Why I worry about approval voting

Stephen Wolf and a few others have asked me to compile my views. This post is an attempt to do that.

1) For all of their apparent differences, RCV and approval (and derivative ballot reforms) are philosophical bedfellows. Both proceed from the assumption that ‘better rules’ can get us closer to the general will. They therefore presume that such a thing even exists. This presumption is bolstered by inattention to well-known determinants of vote choice (e.g., party identification, cues from preferred candidates).

2) The foregoing philosophical orientation makes either cause a likely ally of those who want to eliminate political parties. Some of those people are frustrated voters (lacking, as they do, leadership to the contrary). Others are would-be elite political actors who want to replace party cues, as determinants of vote choice, with direction from the media and independent expenditures and so forth.

3) RCV may well discredit itself. Its record in the last century is one of failure. Election officials tend to dislike it, and evidence is accumulating that voters are easy to persuade to repeal it.

4) The sorts of elites described in (2) above may therefore have an easier time getting what they want through the ‘cardinal methods’ movement instead. I say “therefore” because approval has not had a chance to show its warts — at least in recent memory — and because it is objectively easier to administer.

5) Cardinal methods will fail, just as ranked ones did in the last century. The approval version of ‘ballot exhaustion’ is ‘approval truncation.’ This is a special version of the spoiler effect in which winning-minded candidates encourage bullet voting. Elite cues matter. Politics is not an unmediated transaction between citizen and state. And the result will be failure of the rule to fulfill its core promise: majority winners.

6) So the question is what other compromises the movement will make in order to get ‘demonstration cases’ of the approval ballot. In other words, what will be left in its wake? The St. Louis experience is a good signal: fully and newly nonpartisan elections.

7) Problems with nonpartisan elections are beyond the scope of this short post. For many readers, they do not need review. Other readers may be so angry at the current party system — rightly so, in my view — that some comment is warranted. I recommend this historical essay.

General effects of Final Five Voting

I am reproducing here a Tweet thread from last week:

I expect a two-serious-candidate equilibrium, with ballot exhaustion driven by the supply of hopeless candidates.

The basic logic comes from Cox (1997). Winning-minded elites will be thinking about the IRV round when deciding whom to back in the “final five” round.

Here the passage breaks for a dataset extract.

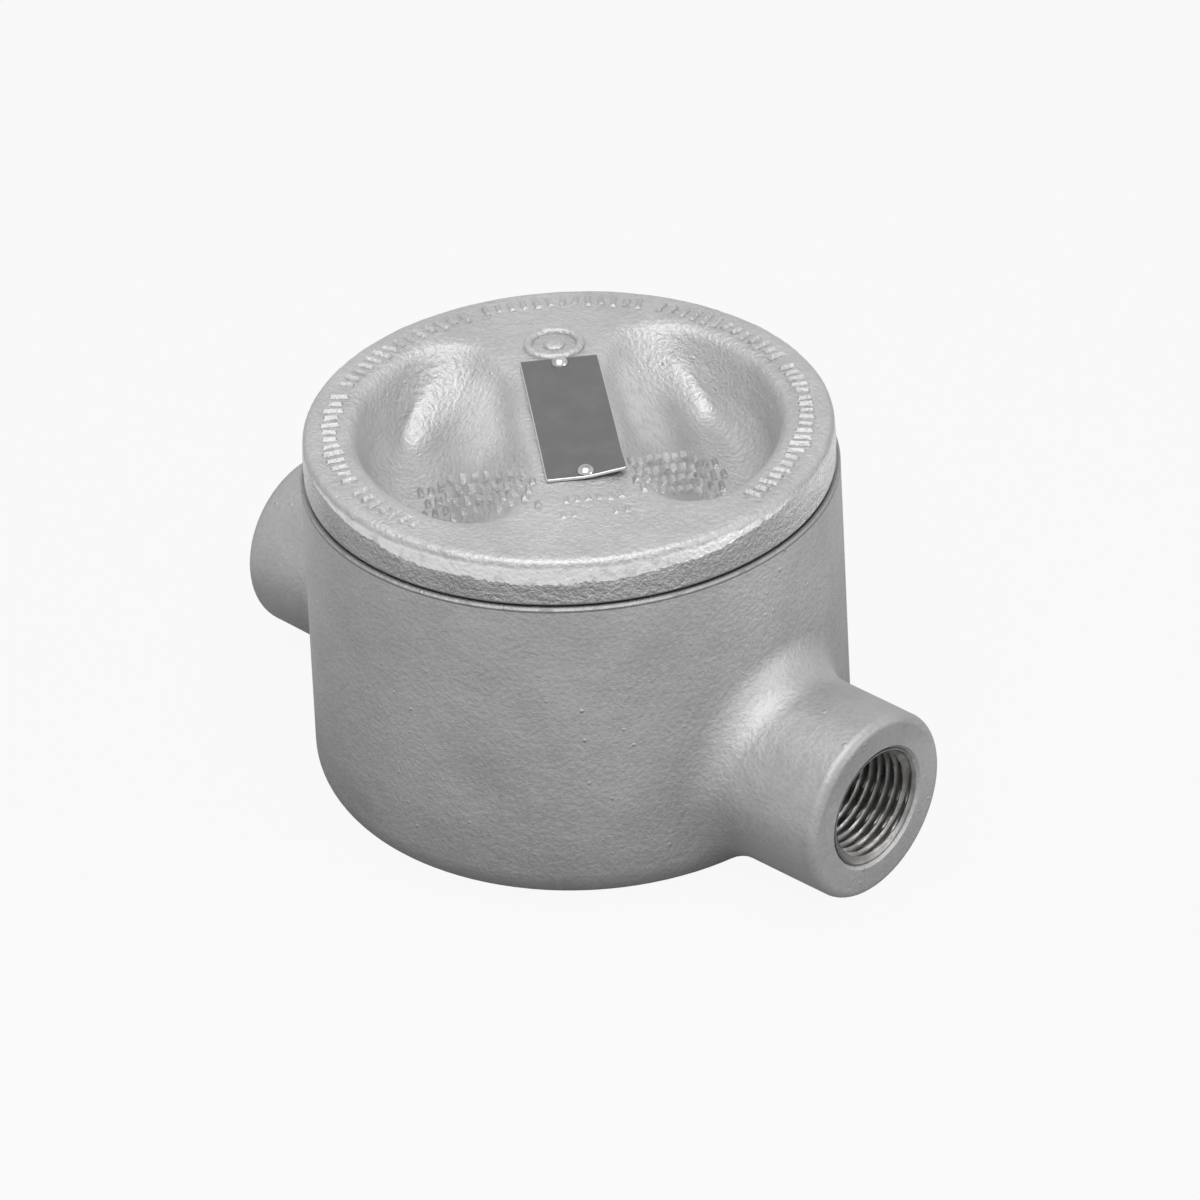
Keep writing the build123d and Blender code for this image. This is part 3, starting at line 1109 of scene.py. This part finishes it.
@dataclass
class ScrewCover:
    """The cover: painted casting, its thread, raised ribs and rings."""

    top: float = COVER_TOP
    angle: float = radians(-40)
    voxel: float = 0.75 * MM
    waist_reach: float = 16.0 * MM
    waist_spread: float = 8.0 * MM
    waist_shift: float = 1.7 * MM
    lip_depth: float = 5.0 * MM
    lip_reach: float = 42.5 * MM
    crisp_radius: float = 35.0 * MM
    crisp_start: float = -12.0 * MM
    flank_depth: float = 13.0 * MM
    flank_shift: float = 4.6 * MM
    crest_fade: Range = (1.0 * MM, 7.0 * MM)
    floor_fade: Range = (18.0 * MM, 34.0 * MM)
    wall_fade: Range = (32.0 * MM, 38.0 * MM)
    lip_rounds: int = 11
    lip_softening: float = 0.5
    skin_foot: float = 62.2 * MM
    flange_foot: float = 60.85 * MM
    flange_radius: float = 46.7 * MM
    corner_reach: float = 0.58 * MM
    wave_size: float = 7.0 * MM
    dent_size: float = 2.4 * MM
    wave_depth: float = 0.16 * MM
    wave_sink: float = 0.5
    wave_share: float = 0.33
    dent_share: float = 0.5
    least_upward: float = 0.3
    thread_top: float = 59.6 * MM
    rib_radius: float = 41.7 * MM
    rib_length: float = 3.9 * MM
    rib_pitch: float = 2.25 * MM
    rib_arcs: tuple[Range, ...] = (
        (2, 64), (70, 109), (115, 154), (160, 203), (209, 249), (255, 275))
    row_pitch: float = 3.95 * MM
    well_rows: int = 4
    well_ribs_in_row: int = 10
    well_first_row: float = -2.6 * MM
    well_row_starts: tuple[float, ...] = (9.0 * MM, -26.5 * MM)
    well_rib_pitch: float = 1.9 * MM
    well_rib_length: float = 3.0 * MM
    well_rib_width: float = 1.2 * MM
    well_rib_height: float = 0.95 * MM
    flank_foot: float = 20.4 * MM
    flank_climb: float = 1.54
    least_level: float = 0.42
    drop_height: float = 75 * MM
    front_ribs: tuple[tuple[float, float, int], ...] = (
        (26.8 * MM, -3.6 * MM, 6), (31.5 * MM, -4.6 * MM, 2), (31.5 * MM, 4.4 * MM, 2))
    front_rib_length: float = 2.6 * MM
    front_rib_height: float = 0.4 * MM
    rib_width: float = 1.0 * MM
    rib_height: float = 0.55 * MM
    boss_place: Spot = (-26.2 * MM, 0.7 * MM)
    boss_radius: float = 4.75 * MM
    bead_width: float = 0.85 * MM
    bead_steps: int = 16
    ring_steps: int = 64
    bead_height: float = 0.85 * MM
    dome_radius: float = 2.0 * MM
    dome_height: float = 0.65 * MM

    def skin(self) -> Mesh:
        """Even, dense mesh of the frame's cover."""
        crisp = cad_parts["cover"].data.copy()
        work = bmesh.new()
        work.from_mesh(crisp)
        bmesh.ops.remove_doubles(work, verts=work.verts, dist=MERGE_DISTANCE)
        work.to_mesh(crisp)
        work.free()
        host = linked("cover_host", crisp)
        remesh = host.modifiers.new("skin", "REMESH")
        remesh.mode = "VOXEL"
        remesh.voxel_size = self.voxel
        return applied(host)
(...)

That means we need to think about the strategic context of an IRV election, which will ‘contaminate’ the first round.

What does a winning-minded-elite do in an IRV election? They get together with other winning-minded-elites and coordinate on the person most likely to win.

It turns out that humans have routinized such coordination. The general term for this is “political party.”

It follows that ‘resources’ will not flow to hopeless candidates, leading us straight back to two-party equilibrium. Or, in lopsided districts, two-faction equilibrium.

I covered these issues in my Apr. 2021 review of The Politics Industry. That review included discussion of ‘nonpartisan IRV’ in a two-party-competitive city (Cleveland, 1913-19). TLDR: lots of ballot exhaustion, no independents elected.

People (like me) who oppose Final Five are aware of the dynamics above. Our worry, I think, is that all we’ll have done is weakened political parties even more.

You can’t get parties out of politics… but you can confuse voters in the short term

…and we don’t know what the world would have looked like if all these nonpartisan elections had never been adopted. Small changes have big consequences… even if parties adapt to nonpartisan elections.

The one-vote system

Kevin Kosar of the American Enterprise Institute generously invited me to do a Q&A on the ‘one-vote system’ — and candidate-based forms of list PR in general. The Q&A builds on my recent op-ed in The Philadelphia Inquirer. You can read the Q&A here.

There’s a tendency in reform circles to ask too much of voters. I’m thinking here of elaborate schemes like RCV, STAR (Score Then Automatic Runoff), and approval. Ballot reforms like these basically ask voters to pick a better coalition. One-vote flips that around — give voters representation, then have their representatives form the coalition. It’s a lot more realistic.